Schrager worked for 9News in Denver at the time, and spoke with Louderback after the controversy.
“This one failure, one mistake ended up basically costing him his career,” Schrager says. “It fascinated me … this idea, from an ethical standpoint, what role you have in acknowledging when you know a mistake happened. Is it simply that’s how the game is played? Could the University of Colorado come out and forfeit that game? What are the ethics of that? What’s the business impact of something along those lines?”
In 2015, Lindsey Koehler wrote about the so-called fifth-down scandal for 5280, stating that it cost CU approximately $20 million, including revenue lost from a decrease in out-of-state enrollment.
This, Schrager says, is an example of situational ethics.
“Bill McCartney proclaimed to be as soulful a man as there was,” Schrager says of the conservative Christian head coach of the Buffs at the time. “Yet he was very content to not apologize.”
Schrager points to an older story as an example where aspirational and situational ethics met.
In 1957 the University of Wisconsin was set to play a two-game series with Louisiana State University — one game in Madison, one game in Baton Rouge. But just the year before, in 1956, Louisiana passed a law prohibiting integrated sports contests, barring black athletes from competing with or against white athletes.
At the time, Wisconsin had some of the first African American football players in the Big Ten Conference: starting quarterback Sidney Williams, halfback Denny Lewis and wide receiver Earl Hill.

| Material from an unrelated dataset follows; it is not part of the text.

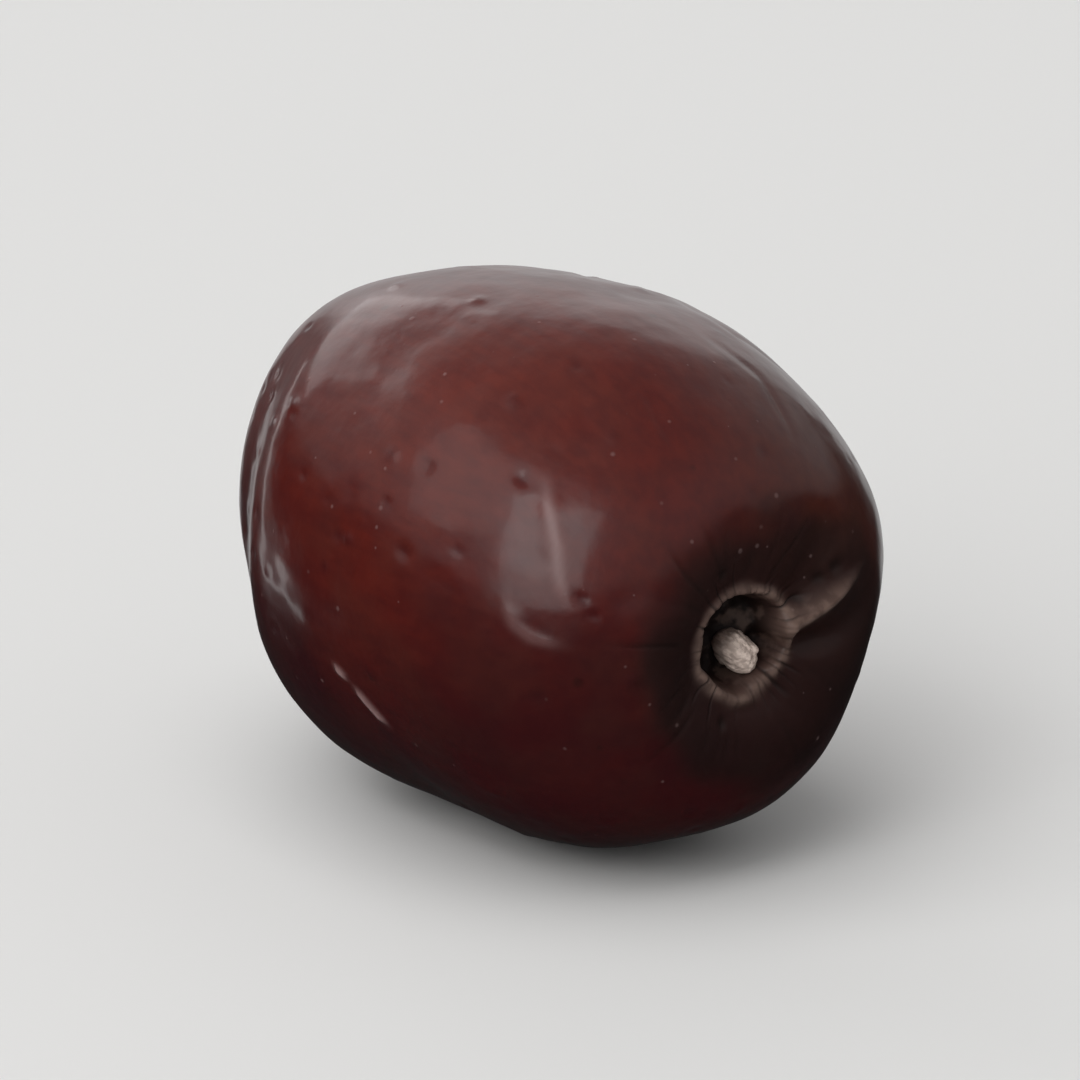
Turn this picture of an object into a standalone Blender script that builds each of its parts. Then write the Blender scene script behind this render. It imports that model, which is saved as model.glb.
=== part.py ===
"""A whole ripe jujube lying on its side, as one solid.

The long axis runs along X with the stem end at +X. Z is up and the fruit rests on z = 0.
A round body is turned first, and formulas then give it its flats, creases, pit and scars.
"""

import math

import bmesh
import bpy
from mathutils import Matrix, Vector

MM = 0.001

# Main sizes of the body, from its widest section to each end
WIDTH = 20.8 * MM
HEIGHT = 21.4 * MM
STEM_REACH = 12.95 * MM
APEX_REACH = 14.9 * MM
STEM_BLUNTNESS = 2.9
APEX_BLUNTNESS = 2.2
STEM_DROP = 0.9 * MM
STEM_DRIFT = 0.6 * MM

# Basin at the stem end, and the pit in its middle
BASIN_DEPTH = 2.3 * MM
BASIN_RADIUS = 3.8 * MM
BASIN_PLACE = Vector((0.0, -0.5, 0.4)) * MM
BASIN_PLACE_REACH = 4.5 * MM
PIT_DEPTH = 1.25 * MM
PIT_RADIUS = 1.75 * MM
PIT_WALL = 0.42 * MM
LIP_RADIUS = 2.08 * MM
LIP_WIDTH = 0.26 * MM
LIP_HEIGHT = 0.22 * MM

# Dried stub of the stalk, low in the pit and slanted
SCAR_Y = 0.50 * MM
SCAR_Z = -0.70 * MM
SCAR_HALF_LENGTH = 0.95 * MM
SCAR_HALF_WIDTH = 0.68 * MM
SCAR_HEIGHT = 1.00 * MM
SCAR_SLANT = math.radians(-42)

# Folds that run out from the pit over the shoulder: angle, height, half-width
FOLDS = (
    (math.radians(44), -0.24 * MM, math.radians(13)),
    (math.radians(96), -0.14 * MM, math.radians(17)),
    (math.radians(158), 0.16 * MM, math.radians(16)),
    (math.radians(214), -0.16 * MM, math.radians(15)),
    (math.radians(287), 0.20 * MM, math.radians(18)),
    (math.radians(357), -0.36 * MM, math.radians(10)),
)
FOLD_RADIUS = 4.2 * MM
FOLD_SPREAD = 1.9 * MM
FOLD_TWIST = math.radians(5.0) / MM

# Sharp ridge from the pit to the shoulder, in the plane of the end: its two ends as (y, z)
RIDGE_START = Vector((2.20, 0.38)) * MM
RIDGE_END = Vector((5.75, 2.30)) * MM
RIDGE_START_WIDTH = 0.44 * MM
RIDGE_END_WIDTH = 0.20 * MM
RIDGE_HEIGHT = 0.58 * MM
RIDGE_FADE = 0.70

# Blossom end: a dimple with a dry point in it
DIMPLE_DEPTH = 0.55 * MM
DIMPLE_RADIUS = 1.9 * MM
POINT_HEIGHT = 0.45 * MM
POINT_RADIUS = 0.42 * MM

# Broad unevenness of the section: turns round the fruit, share of the radius, phase
LOBES = (
    (2, 0.012, math.radians(35)),
    (3, 0.014, math.radians(70)),
    (5, 0.006, math.radians(200)),
)

# Shallow flats, dents and swellings: x, angle round X from +Y, radius, depth
DENTS = (
    (6.6 * MM, math.radians(42), 4.8 * MM, 0.55 * MM),
    (9.6 * MM, math.radians(338), 4.6 * MM, 1.00 * MM),
    (2.0 * MM, math.radians(326), 5.0 * MM, 0.26 * MM),
    (7.2 * MM, math.radians(268), 4.6 * MM, 0.75 * MM),
    (0.0 * MM, math.radians(236), 4.0 * MM, 0.34 * MM),
    (4.5 * MM, math.radians(118), 5.0 * MM, 0.22 * MM),
    (-4.0 * MM, math.radians(62), 6.0 * MM, 0.30 * MM),
    (-7.5 * MM, math.radians(318), 4.6 * MM, 0.34 * MM),
    (-2.5 * MM, math.radians(352), 4.4 * MM, 0.22 * MM),
    (2.0 * MM, math.radians(205), 3.4 * MM, 0.18 * MM),
    (-9.5 * MM, math.radians(128), 5.0 * MM, -0.85 * MM),
    (-6.0 * MM, math.radians(220), 5.2 * MM, -0.60 * MM),
)

# How much a dent's direction follows the long axis
DENT_LEAN = 0.35

# Long furrow across the flank near the blossom end
FURROW_MIDDLE = Vector((-9.2, -7.6, 2.2)) * MM
FURROW_ACROSS = Vector((0.88, -0.47, 0.0))
FURROW_WIDTH = 1.9 * MM
FURROW_HALF_SPAN = 5.6 * MM
FURROW_DEPTH = 0.52 * MM

# Resting spot: how much of the belly is flattened
FLAT_DEPTH = 0.31 * MM

# Mesh density
SEGMENTS = 96
FLANK_STATIONS = 24
STEM_PIT_RADII = (0.30, 0.62, 0.94, 1.24, 1.46, 1.60, 1.72, 1.84, 1.96, 2.08, 2.22, 2.45)
STEM_BASIN_RADII = (2.8, 3.2, 3.6, 4.0, 4.4, 4.9, 5.4, 6.0, 6.6)
STEM_RADII = STEM_PIT_RADII + STEM_BASIN_RADII
APEX_RADII = (0.16, 0.34, 0.56, 0.95, 1.50, 2.10, 2.80)
MERGE_DISTANCE = 0.0001 * MM

SKIN_COLOUR = (0.125, 0.018, 0.016, 1.0)
SKIN_ROUGHNESS = 0.36


def clear_scene():
    for item in list(bpy.data.objects):
        bpy.data.objects.remove(item, do_unlink=True)


def hump(distance, width):
    """One at the middle and fading to nothing past the width."""
    return math.exp(-((distance / width) ** 2))


def ease(value):
    """Smooth step from 0 to 1."""
    value = min(max(value, 0.0), 1.0)
    return value * value * (3.0 - 2.0 * value)


def reach_at(radius, reach, bluntness):
    """How far the plain rounded end stands out at a distance from the axis."""
    share = min(radius / (0.5 * HEIGHT), 1.0)
    return reach * (1.0 - share**2) ** (1.0 / bluntness)


def profile():
    """Half outline as (x, radius), from the blossom end to the stem end."""
    full = 0.5 * HEIGHT
    outline = [(-reach_at(r * MM, APEX_REACH, APEX_BLUNTNESS), r * MM) for r in (0.0,) + APEX_RADII]
    start = math.asin(APEX_RADII[-1] * MM / full)
    end = math.pi - math.asin(STEM_RADII[-1] * MM / full)
    for step in range(1, FLANK_STATIONS):
        turn = start + (end - start) * step / FLANK_STATIONS
        radius = full * math.sin(turn)
        if turn < 0.5 * math.pi:
            outline.append((-reach_at(radius, APEX_REACH, APEX_BLUNTNESS), radius))
        else:
            outline.append((reach_at(radius, STEM_REACH, STEM_BLUNTNESS), radius))
    outline += [(reach_at(r * MM, STEM_REACH, STEM_BLUNTNESS), r * MM) for r in STEM_RADII[::-1] + (0.0,)]
    return outline


def angle_between(first, second):
    """Difference of two angles, between minus pi and pi."""
    return math.remainder(first - second, 2.0 * math.pi)


def stem_relief(y, z):
    """Height of the basin, its folds, the pit, its lip and the scar over the plain end."""
    radius = math.hypot(y, z)
    angle = math.atan2(z, y) - FOLD_TWIST * (radius - FOLD_RADIUS)
    height = -BASIN_DEPTH * hump(radius, BASIN_RADIUS)
    ring = math.exp(-(((radius - FOLD_RADIUS) / FOLD_SPREAD) ** 4))
    for middle, rise, spread in FOLDS:
        height += rise * ring * hump(angle_between(angle, middle), spread)
    height += ridge_relief(Vector((y, z)))
    height += LIP_HEIGHT * hump(radius - LIP_RADIUS, LIP_WIDTH)
    height -= PIT_DEPTH * ease((PIT_RADIUS + 0.5 * PIT_WALL - radius) / PIT_WALL)
    return height + scar_relief(y - SCAR_Y, z - SCAR_Z)


def ridge_relief(spot):
    """Height of the sharp ridge, which narrows away from the pit and sinks in at both ends."""
    run = RIDGE_END - RIDGE_START
    offset = spot - RIDGE_START
    along = offset.dot(run) / run.length_squared
    across = (offset - run * along).length
    width = RIDGE_START_WIDTH + (RIDGE_END_WIDTH - RIDGE_START_WIDTH) * ease(along)
    fade = ease(1.0 + along / RIDGE_FADE) * ease((1.0 - along) / RIDGE_FADE)
    return RIDGE_HEIGHT * fade * hump(across, width)


def scar_relief(y, z):
    """Rounded knob left by the stalk, longer than it is wide."""
    along = y * math.cos(SCAR_SLANT) + z * math.sin(SCAR_SLANT)
    across = z * math.cos(SCAR_SLANT) - y * math.sin(SCAR_SLANT)
    spread = math.hypot(along / SCAR_HALF_LENGTH, across / SCAR_HALF_WIDTH)
    return SCAR_HEIGHT * math.exp(-(spread**4))


def apex_relief(radius):
    """Dimple of the blossom end with its dry point."""
    return POINT_HEIGHT * hump(radius, POINT_RADIUS) - DIMPLE_DEPTH * hump(radius, DIMPLE_RADIUS)


def lobed(point):
    """Make the turned section slightly oval and uneven."""
    angle = math.atan2(point.z, point.y)
    scale = 1.0 + sum(share * math.cos(turns * angle - phase) for turns, share, phase in LOBES)
    return Vector((point.x, point.y * scale * WIDTH / HEIGHT, point.z * scale))


def dent_depth(point):
    """Total depth of the dents and the long furrow at a point of the skin."""
    depth = 0.0
    for x, angle, radius, deepest in DENTS:
        middle = Vector((x, 0.5 * WIDTH * math.cos(angle), 0.5 * HEIGHT * math.sin(angle)))
        depth += deepest * hump((point - middle).length, radius)
    if point.y < 0.0:
        offset = point - FURROW_MIDDLE
        length_fade = math.exp(-((offset.z / FURROW_HALF_SPAN) ** 4))
        depth += FURROW_DEPTH * hump(offset.dot(FURROW_ACROSS), FURROW_WIDTH) * length_fade
    return depth


def shaped(point):
    """Move one point of the turned body to its place on the fruit."""
    moved = point.copy()
    radius = math.hypot(point.y, point.z)
    if point.x > 0.0:
        moved.x += stem_relief(point.y, point.z)
        moved += BASIN_PLACE * hump(radius, BASIN_PLACE_REACH)
    else:
        moved.x -= apex_relief(radius)
    moved = lobed(moved)
    outward = Vector((DENT_LEAN * moved.x, moved.y, moved.z)).normalized()
    moved -= outward * dent_depth(moved)
    lean = ease(moved.x / STEM_REACH)
    moved += Vector((0.0, STEM_DRIFT * lean, -STEM_DROP * lean))
    return moved


def turned_body():
    """Spin the half outline into a closed body."""
    body = bmesh.new()
    ring = [body.verts.new((x, radius, 0.0)) for x, radius in profile()]
    edges = [body.edges.new(pair) for pair in zip(ring, ring[1:])]
    bmesh.ops.spin(
        body,
        geom=ring + edges,
        cent=(0.0, 0.0, 0.0),
        axis=(1.0, 0.0, 0.0),
        angle=2.0 * math.pi,
        steps=SEGMENTS,
        use_merge=True,
    )
    bmesh.ops.remove_doubles(body, verts=body.verts, dist=MERGE_DISTANCE)
    return body


def rest_on_ground(body):
    """Flatten the resting spot, and set the middle of the box over the origin."""
    floor = min(vert.co.z for vert in body.verts) + FLAT_DEPTH
    for vert in body.verts:
        vert.co.z = max(vert.co.z, floor)
    low = Vector([min(vert.co[axis] for vert in body.verts) for axis in range(3)])
    high = Vector([max(vert.co[axis] for vert in body.verts) for axis in range(3)])
    shift = Vector((-0.5 * (low.x + high.x), -0.5 * (low.y + high.y), -low.z))
    bmesh.ops.transform(body, matrix=Matrix.Translation(shift), verts=body.verts)


def skin_material():
    material = bpy.data.materials.new("skin")
    material.use_nodes = True
    shader = material.node_tree.nodes["Principled BSDF"]
    shader.inputs["Base Color"].default_value = SKIN_COLOUR
    shader.inputs["Roughness"].default_value = SKIN_ROUGHNESS
    shader.inputs["Metallic"].default_value = 0.0
    return material


def make_fruit():
    body = turned_body()
    for vert in body.verts:
        vert.co = shaped(vert.co)
    rest_on_ground(body)
    bmesh.ops.triangulate(body, faces=body.faces)
    bmesh.ops.recalc_face_normals(body, faces=body.faces)
    mesh = bpy.data.meshes.new("fruit")
    body.to_mesh(mesh)
    body.free()
    mesh.shade_smooth()
    mesh.materials.append(skin_material())
    fruit = bpy.data.objects.new("fruit", mesh)
    bpy.context.scene.collection.objects.link(fruit)
    return fruit


def main():
    clear_scene()
    make_fruit()


main()
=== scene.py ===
"""A ripe jujube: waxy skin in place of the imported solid, the dry stub of its stalk and a small studio."""

import math

import bmesh
import bpy
import numpy as np
from bpy.props import FloatProperty, FloatVectorProperty, IntProperty, PointerProperty
from bpy.types import Operator, Panel, PropertyGroup
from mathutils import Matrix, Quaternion, Vector


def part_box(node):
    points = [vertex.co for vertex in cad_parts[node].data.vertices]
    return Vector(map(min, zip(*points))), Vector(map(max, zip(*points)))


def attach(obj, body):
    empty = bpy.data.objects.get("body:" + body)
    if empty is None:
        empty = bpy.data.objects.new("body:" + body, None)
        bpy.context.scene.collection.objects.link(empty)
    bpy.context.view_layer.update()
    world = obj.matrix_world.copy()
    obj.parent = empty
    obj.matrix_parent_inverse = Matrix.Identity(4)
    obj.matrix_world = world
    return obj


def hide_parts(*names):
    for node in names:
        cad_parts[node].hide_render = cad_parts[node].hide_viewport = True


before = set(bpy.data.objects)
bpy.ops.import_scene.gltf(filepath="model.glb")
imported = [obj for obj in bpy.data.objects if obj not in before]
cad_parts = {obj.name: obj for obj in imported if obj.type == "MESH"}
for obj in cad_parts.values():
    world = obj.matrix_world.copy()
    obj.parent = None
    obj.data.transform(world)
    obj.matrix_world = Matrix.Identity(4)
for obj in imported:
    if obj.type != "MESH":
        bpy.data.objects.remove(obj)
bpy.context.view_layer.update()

bl_info = {
    "name": "Jujube",
    "version": (1, 0, 0),
    "blender": (4, 5, 0),
    "location": "3D View > Sidebar > Jujube",
    "description": "Builds a ripe jujube with its glossy skin, stem pit and stalk scar",
    "category": "Add Mesh",
}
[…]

Louisiana’s law had perhaps as much to do with bigotry as it did with winning football games — LSU had lost the Sugar Bowl in 1956 to the University of Pittsburgh, where African American Bobby Grier was a running back.
“The next legislative session, Louisiana state lawmakers overwhelming passed a measure to ‘outlaw social events and athletic contests including both Negroes and whites,’” Schrager wrote for WISC-TV in Wisconsin in August 2014.
Schrager says “in literally six hours of this law being passed in Louisiana,” the University of Wisconsin Athletic Director Ivan Williamson canceled the contract for the two games.
“Both of these teams were great,” Schrager says. “LSU wins the national title and Wisconsin is number 4 with one loss. The question to me is, who in today’s day and age would give up a chance for national stature like that on principle? On ethics?”
Schrager says he isn’t sure anyone would.
Football certainly isn’t the only sport where ethics seem to fly out the window in the face of winning. Schrager points to Maria Sharapova’s recent performance enhancing drug scandal. Then there’s Lance Armstrong, the New England Patriot’s “Deflategate” controversy, and accusations claiming the University of North Carolina at Chapel Hill created bogus courses to help keep basketball players eligible. On an international scale, FIFA has been embroiled in what has been called a corruption crisis, with dozens of officials accused of being involved in criminal schemes.
For Schrager, it all comes down to being a good citizen, a lesson he’s trying to teach his young children as they make their first forays into participatory sports.
“I think being a good citizen means not taking what you don’t deserve at the expense of somebody else,” he says, then laughs. “That’s extortion in the criminal world, but in sports somehow that’s OK. Why is that OK? I don’t understand.”
Schrager will be joined on the panel by professional referee Ismail Elfath, economist Bill Martin, and journalist Joe Sexton, a senior editor at ProPublica.